PANGKALPINANG, Lintasbabel.iNews.id - Dalam kurun waktu lima tahun terakhir (2018-2023), telah terjadi 11 kasus konflik agraria di Provinsi Kepulauan Bangka Belitung (Babel). Catatan Wahana Lingkungan Hidup Indonesia (Walhi) Kepulauan Babel, konflik tersebut melibatkan 11 perusahaan sawit dengan jumlah 25 desa terdampak.
Kasus ini, tersebar di Kabupaten Belitung, Kabupaten Bangka Selatan, Kabupaten Bangka dan Kabupaten Bangka Barat. Diperkirakan luas wilayah sengketa dengan perusahaan perkebunan sawit 3.770 Ha (hektare).
Salah satu penyebab terjadinya konflika graria di Babel, diduga kuat dampak dari ekspansi perusahaan sawit yang merambah wilayah kelola masyarakat setempat, seperti rimbak (hutan) kampong, belukar lame (kawasan pangan-berume), areal pengggunaan lain baik yang belum ataupun sudah memiliki alas hak dan wilayah adat.
Ketidakpatuhan perusahaan sawit menjalankan kewajiban Plasma dan Corporate Social Responsibility (CSR), disertai kebun sawit perusahaan yang diduga menyerobot lahan di luar HGU, semakin memperkeruh konflik agraria.
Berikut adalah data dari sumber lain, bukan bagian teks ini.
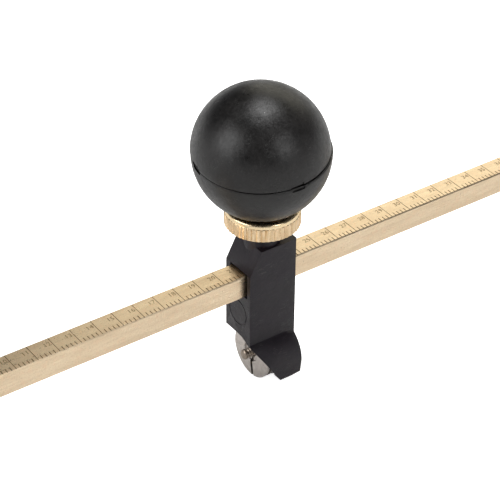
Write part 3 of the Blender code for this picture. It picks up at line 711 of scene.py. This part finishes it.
SEAM_LIFT = 0.4
SEAM_RISE = Vector((0.643, 0.766, 0.0))
SEAM_TILT = math.radians(6.3)
SEAM_MATRIX = Matrix.Rotation(-SEAM_TILT, 3, Vector((0, 0, 1)).cross(SEAM_RISE))
SEAM_FRONT = 234.7        # degrees: the seam's side that faces (-0.58, -0.82)
GATE_TURNS = (31, -64)    # degrees from there: where the mould was filled
SEAM_OPEN = [(-180, 0.05), (-100, 0.05), (-84, 0.16), (-67, 0.18), (-60, 0.05), (-40, 0.02),
             (0, 0.04), (25, 0.05), (36, 0.13), (60, 0.16), (95, 0.13), (120, 0.05), (180, 0.05)]


BALL_WALL = 2.9
RIM_ANGLE = 0.9           # degrees of the shell left to the rim's small rounding
GATE_DEPTH, GATE_HALF_WIDTH, GATE_HALF_HEIGHT = 0.34, 1.5, 0.75
BALL_FLAT = 0.45          # height of the flat under the ball
BOSS_RADIUS, BOSS_BORE = 6.2, 4.1


def seam_gap(angle):
    """How far a rim stands back from the seam: open in two places, else nearly closed."""
    turn = (math.degrees(angle) - SEAM_FRONT + 180) % 360 - 180
    for (start, low), (end, high) in zip(SEAM_OPEN, SEAM_OPEN[1:]):
        if start <= turn <= end:
            return low + (high - low) * (turn - start) / (end - start)


def ball_shell(side, radius):
    """Half of the hollow ball about the seam's own axis; side is 1 above, -1 below."""
    seam = SEAM_LIFT * math.cos(SEAM_TILT)
    rim = math.degrees(math.asin(seam / radius))
    inner_rim = math.degrees(math.asin(seam / (radius - BALL_WALL)))
    outer = arc((0, 0), radius, 90 * side, rim + side * RIM_ANGLE, 56)
    inner = arc((0, 0), radius - BALL_WALL, inner_rim + side * RIM_ANGLE, 90 * side, 20)
    edge = math.cos(math.radians(rim)) * radius
    lip_rows = [(edge - 0.03, seam + side * 0.10), (edge - 0.12, seam + side * 0.03),
                (edge - 0.3, seam)]
    profile = [(0, radius * side)] + outer[1:] + lip_rows + inner[:-1]
    profile.append((0, (radius - BALL_WALL) * side))

    def open_seam(angle, r, z):
        fade = max(0.0, 1 - abs(z - seam) / 0.9)
        return r, z + side * seam_gap(angle) * fade

    return lathe(profile, 144, open_seam)


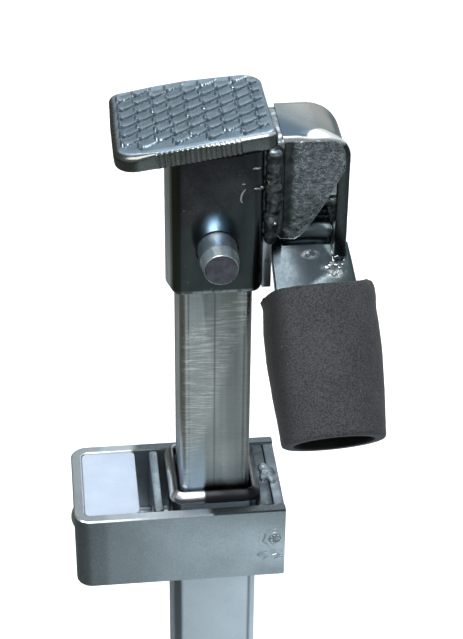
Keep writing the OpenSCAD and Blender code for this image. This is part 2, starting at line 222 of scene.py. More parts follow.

“Kami melihat, sebelum UU Cipta Kerja, konflik agraria sektor perkebunan ini masih dapat terfasilitasi oleh pemangku kebijakan di tingkat local meskipun tidak sepenuhnya terselesaikan. Namun, sejak UU Cipta Kerja diberlakukan, kewenangan beralih ke pusat dan penyelesaian menjadi berlarut,” kata Direktur Eksekutif Daerah Walhi Babel, Jessix Amundian dalam keterangan persnya, Selasa (29/8/2023).